« Comment j’ai découvert la manipulation américaine »

Publié le 23 juillet 2003 Lecture : 3 minutes.

Le gouvernement américain a-t-il manipulé les informations concernant les programmes d’armement de Saddam Hussein afin de justifier une invasion de l’Irak ? Mon expérience des mois précédant le déclenchement de la guerre me porte à répondre par l’affirmative. […]
Ce qui, aujourd’hui, m’amène à prendre la plume, c’est une mission que j’ai effectuée, l’an dernier, au Niger.
Tout a commencé en février 2002, lorsque des fonctionnaires du service du vice-président Dick Cheney m’ont fait part de leurs préoccupations concernant un rapport secret impliquant ce pays sahélien. La raison de leur inquiétude : un document que je n’ai jamais vu évoquant un possible trafic d’oxyde d’uranium vers l’Irak. On me proposa de mener l’enquête sur place. Après avoir obtenu l’accord du département d’État, j’acceptai de faire le voyage à Niamey. Ma mission, bien qu’effectuée en toute discrétion, n’en était pas pour autant secrète. La CIA prenait en charge l’ensemble de mes dépenses, mais j’agissais bien pour le compte du gouvernement des États-Unis.

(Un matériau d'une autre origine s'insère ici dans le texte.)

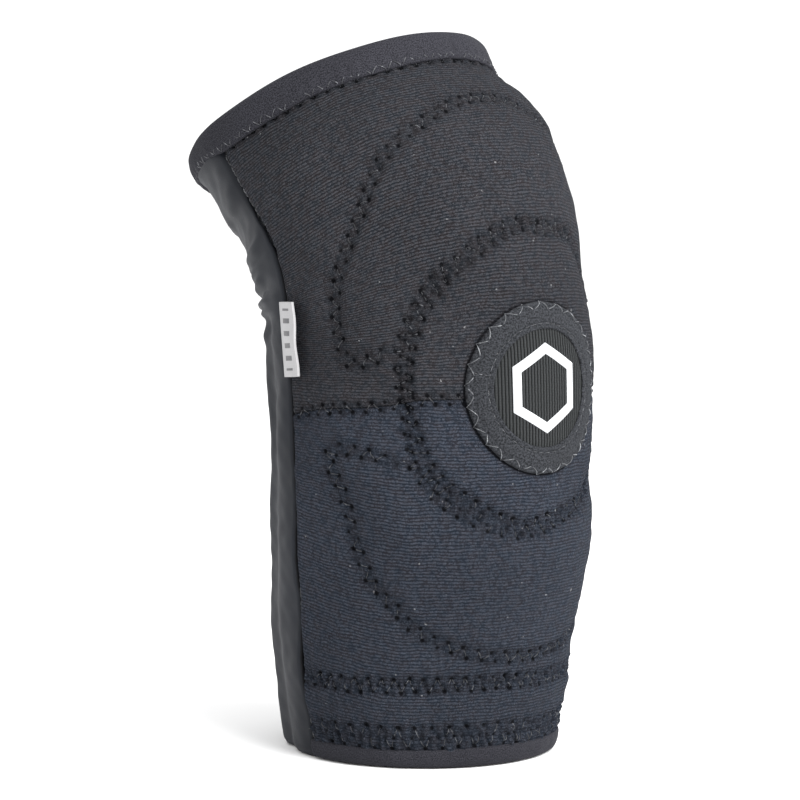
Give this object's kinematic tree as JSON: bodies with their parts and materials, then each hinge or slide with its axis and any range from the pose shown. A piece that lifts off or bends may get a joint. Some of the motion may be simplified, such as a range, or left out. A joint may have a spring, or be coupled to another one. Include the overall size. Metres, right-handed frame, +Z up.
{
  "type": "elbow pad",
  "caption": "Pre-curved slip-on elbow sleeve: woven front over foam elbow cap and arch pads, smooth stretch back, elastic hems, round patch and a side label.",
  "frame": {"origin": "on the floor plane at the forearm rim, under the middle of the whole part's box", "axes": "+Z up along the sleeve from the forearm opening to the upper-arm opening; the elbow cap faces -Y and the crook of the elbow faces +Y; +X is across the arm, and the side label is on the -X side"},
  "size_m": [0.111, 0.1474, 0.2328],
  "materials": {
    "woven": "heavy ribbed weave, matt charcoal",
    "stretch_knit": "smooth stretch jersey with a soft sheen",
    "lining": "brushed knit, matt black",
    "hem_tape": "fine knit binding, matt charcoal",
    "elastic": "woven elastic with silicone lines",
    "foam_dense": "closed-cell foam",
    "foam_soft": "open-cell foam",
    "badge_felt": "smooth knit, black",
    "badge_rib": "ribbed webbing, black",
    "print_white": "screen-printed ink, satin",
    "label_satin": "woven satin tape, white"
  },
  "bodies": {
    "forearm_sleeve": {"front_panel_lower": "woven", "front_panel_elbow": "woven", "back_panel_lower": "stretch_knit", "lining_lower": "lining", "hem_band_lower": "hem_tape", "gripper_lower": "elastic", "cap_foam_outer": "foam_dense", "cap_foam_inner": "foam_soft", "forearm_pad_foam": "foam_soft", "seam_tape_left_lower": "hem_tape", "seam_tape_right_lower": "hem_tape", "badge_ring": "badge_felt", "badge_disc": "badge_rib", "badge_emblem": "print_white"},
    "upper_arm_sleeve": {"front_panel_upper": "woven", "back_panel_upper": "stretch_knit", "lining_upper": "lining", "hem_band_upper": "hem_tape", "gripper_upper": "elastic", "upper_arm_pad_foam": "foam_soft", "seam_tape_left_upper": "hem_tape", "seam_tape_right_upper": "hem_tape"},
    "side_label": {"side_label_tab": "label_satin"}
  },
  "joints": [
    {"name": "elbow_flex", "type": "hinge", "parent": "forearm_sleeve", "child": "upper_arm_sleeve", "pos_m": [0.00193, -0.0095, 0.155], "axis": [-1, 0, 0], "range_deg": [-40, 50], "stiffness_Nm_per_rad": 0.8, "deforming": ["front_panel_elbow", "front_panel_upper", "back_panel_lower", "back_panel_upper", "lining_lower", "lining_upper", "upper_arm_pad_foam", "seam_tape_left_lower", "seam_tape_right_lower", "seam_tape_left_upper", "seam_tape_right_upper", "cap_foam_outer", "cap_foam_inner"]},
    {"name": "label_flip", "type": "hinge", "parent": "forearm_sleeve", "child": "side_label", "pos_m": [-0.05239, -0.00994, 0.1359], "axis": [0.0133, -0.0711, -0.9974], "range_deg": [-8, 150], "stiffness_Nm_per_rad": 0.0015}
  ]
}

Fin février, j’atterrissai dans la capitale nigérienne. La ville ne m’était pas étrangère : j’y avais été diplomate au milieu des années 1970 et j’y étais retourné, en tant que fonctionnaire du Conseil national de sécurité, à la fin des années 1990.
Le lendemain matin de mon arrivée, je rencontrai l’ambassadrice américaine Barbro Owens- Kirkpatrick. Comme je pouvais m’y attendre, cette dernière avait déjà eu vent des allégations concernant ces mystérieuses ventes d’uranium à l’Irak et en avait déjà avisé Washington. Elle se montra très coopérative. Les huit jours suivants, je rencontrai des membres des gouvernements nigériens précédent et actuel.
Il me fallut peu de temps pour comprendre qu’un commerce illégal d’uranium ne pouvait raisonnablement pas avoir eu lieu. La raison en était simple : il n’existe que deux mines d’uranium au Niger, la Somaïr et la Cominak, exploitées par des sociétés étrangères française, espagnole, japonaise, allemande et nigériane. Le gouvernement nigérien n’aurait pu « récupérer» une partie de cet uranium sans en informer l’un des consortiums exploitants. Or ceux-ci sont strictement surveillés par l’Agence internationale de l’énergie atomique. Aucune vente n’aurait pu se faire sans l’accord du ministre nigérien des Mines, du Premier ministre et très certainement du président. On le comprend : avec un tel contrôle, il aurait été impossible de vendre de l’uranium en secret à l’Irak.
Début mars, je retournai à Washington et fis un compte-rendu détaillé de mon voyage à la CIA, puis au bureau des affaires africaines du département d’État. Il existe au moins quatre documents confirmant ma mission : deux rapports de l’ambassade américaine à Niamey, un document de la CIA résumant mes conclusions ainsi qu’un compte-rendu (probablement oral) de la CIA à l’attention du bureau du vice-président.
L’ « affaire » du Niger tomba quelque peu dans l’oubli jusqu’à ce jour de septembre 2002 où le gouvernement britannique publia un dossier réquisitoire accusant l’Irak de posséder des armes non conventionnelles et, ainsi, de représenter une menace pour la sécurité mondiale. Pour appuyer sa démonstration, le rapport indiquait que Bagdad avait tenté d’acheter de l’uranium auprès d’un pays africain. En janvier 2003, le président Bush reprit ces accusations à son compte. Cette position me troubla et je fis part de mes doutes à un ami du département d’État, lui rappelant que les conclusions de mon voyage au Niger contredisaient ces déclarations. Il me répondit que le président Bush se référait peut-être à un des trois autres pays africains producteur d’uranium : le Gabon, l’Afrique du Sud ou la Namibie. J’acceptai son explication ignorant à cette époque que le département d’État avait déjà publié un document accusant nommément le Niger.
Aujourd’hui, je me demande si mon rapport de mission n’a tout simplement pas été écarté parce qu’il n’allait pas dans le sens d’une décision politique celle d’attaquer Bagdad qui, visiblement, avait déjà été prise. Si tel est le cas, il devient légitime de douter du bien-fondé de l’intervention militaire américaine contre l’Irak.